### The Nature of Risk and Opportunity

Trading literature is filled with vast amounts of information about market knowledge: fundamentals, Central Banks, events, economic developments and technical analysis. This information is believed necessary to provide the trader with the right information to improve their trading decisions.

On the other hand, the trader believes that success is linked to that knowledge and that a trade is good because the right piece of knowledge has been used, and a bad trade was wrong because the trader made a mistake or didn’t accurately analyse the trading set-up.

The focus in this kind of information leads most traders to think that entries are the most significant aspect of the trading profession, and they use most of their time to get “correct” entries. The other consequence is that novice traders prefer systems with high percent winners over other systems, without more in-depth analysis about other aspects.

The reality is that the market is characterized by its randomness; and that trading, as opposed to gambling, is not a closed game. Trading is open in its entry, length, and exit, which gives room for uncountable ways to define its rules.
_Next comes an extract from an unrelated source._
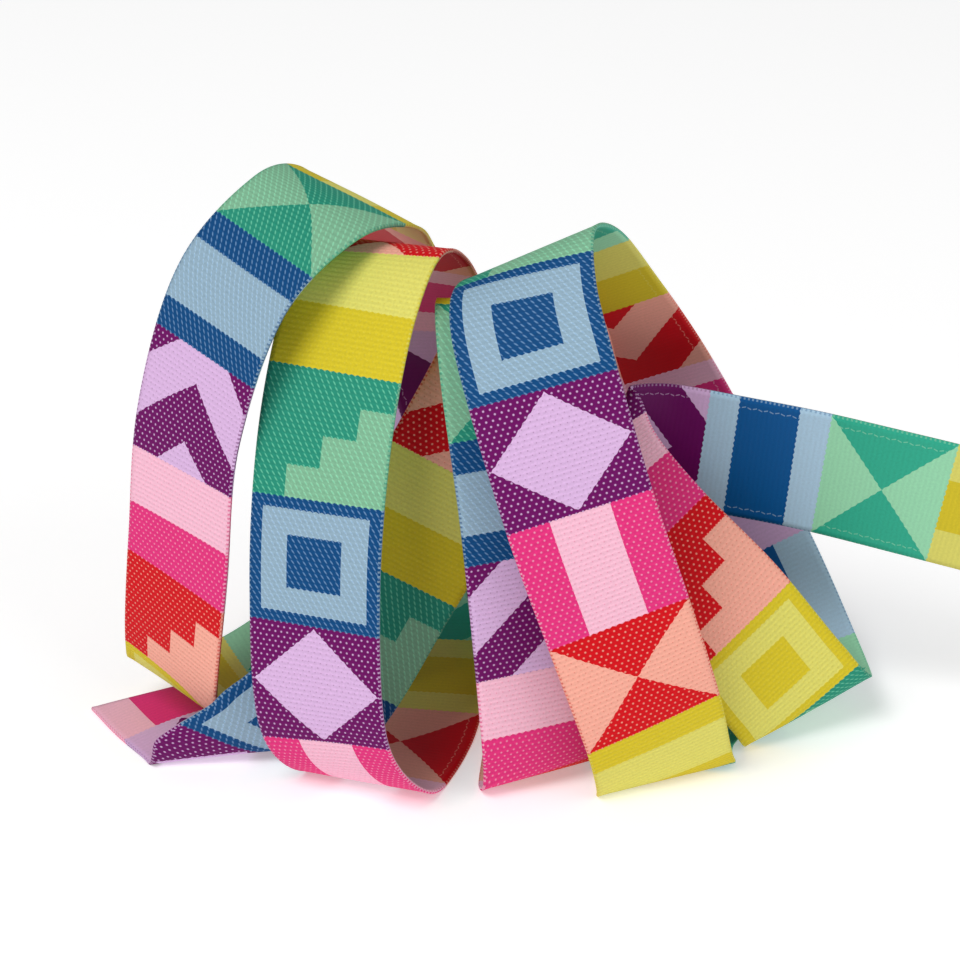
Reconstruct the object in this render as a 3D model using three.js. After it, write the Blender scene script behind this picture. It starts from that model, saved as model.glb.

Therefore, the trader’s final equity is a combination of the probability of a positive outcome – frequency of success- and the outcome’s pay-off, or magnitude.

This latest variable, the reward-to-risk ratio of a system, technically called “the pay-off” but commonly called risk-reward ratio, is only marginally discussed in many trading books, but it deserves a closer in-depth study because it’s critical for the ultimate profitability of any trading system.

To help you see what I mean, Figure 1 shows a game with 10% percent winners that is highly profitable, because it holds a 20:1 risk-reward ratio.

A losing game is also possible to achieve with 90% winners:

So, as we see, just the percentage winners tell us nothing about a trading strategy. We need to specify both parameters to assess the ultimate behaviour of a system.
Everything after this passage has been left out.